Another reason this relationship is so important is Scola's sole existence as the team's de facto veteran influence. With Brad Miller, Yao Ming, and Shane Battier all gone, it's Luis Scola, the 31-year-old Argentinean, who assumes more of a leadership role on a team loaded with young, sometimes overlapping puzzle pieces. Close to perfect as can be for McHale, Scola's also the team's second best overall player (some might say the first) and a vital contributor should the team make an eventual push for the Western Conference’s eighth seed.
When a new coach comes into any situation, the least favorable attribute—so I've read—is youth. It means inexperience, which, when combined with unhappy times, mutates into immaturity, which leads to overreactions and, ultimately, embarrassing losses. When young teams fall in a hole, they're more likely to dig themselves deeper than scurry on out. Winning teams always have that stable veteran presence who's willing to poke his head above ground, make sure the coast is clear, and lead his teammates into the sunlight.

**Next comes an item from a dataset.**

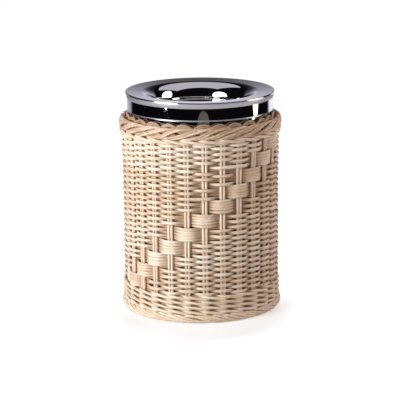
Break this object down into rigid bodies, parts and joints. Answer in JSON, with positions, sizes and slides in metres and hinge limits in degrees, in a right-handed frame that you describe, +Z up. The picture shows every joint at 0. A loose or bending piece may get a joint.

Over the past five years, Kevin McHale has been the substitute teacher of the league. He comes in, replacing whoever was the original full-timer, and leads groups of men whose names he probably hasn’t memorized. This will be his first go around as a newly hired fresh face, with his own actors to direct from day one of production. It’s important that as McHale begins this adventure, Luis Scola serves as his sherpa, helping the new head coach whenever he sees fit with on the court adjustments and locker room administration. Scola plays mean (in a good way); he's nose-to-the-grindstone intense with style to compliment any team, in any league, in any era—he was undoubtedly one of the three best players at the 2010 FIBA World Championships.
The consequences of Scola and McHale’s relationship are minor compared to Kevin Martin’s health or Kyle Lowry’s and Jonny Flynn’s development, but as soon as the lockout ends, these two will need to warm to each other as quick as possible. The head coach and his most critical player. The teacher and his willing student. It’s vital they do so, and in nobody’s better interest than their own.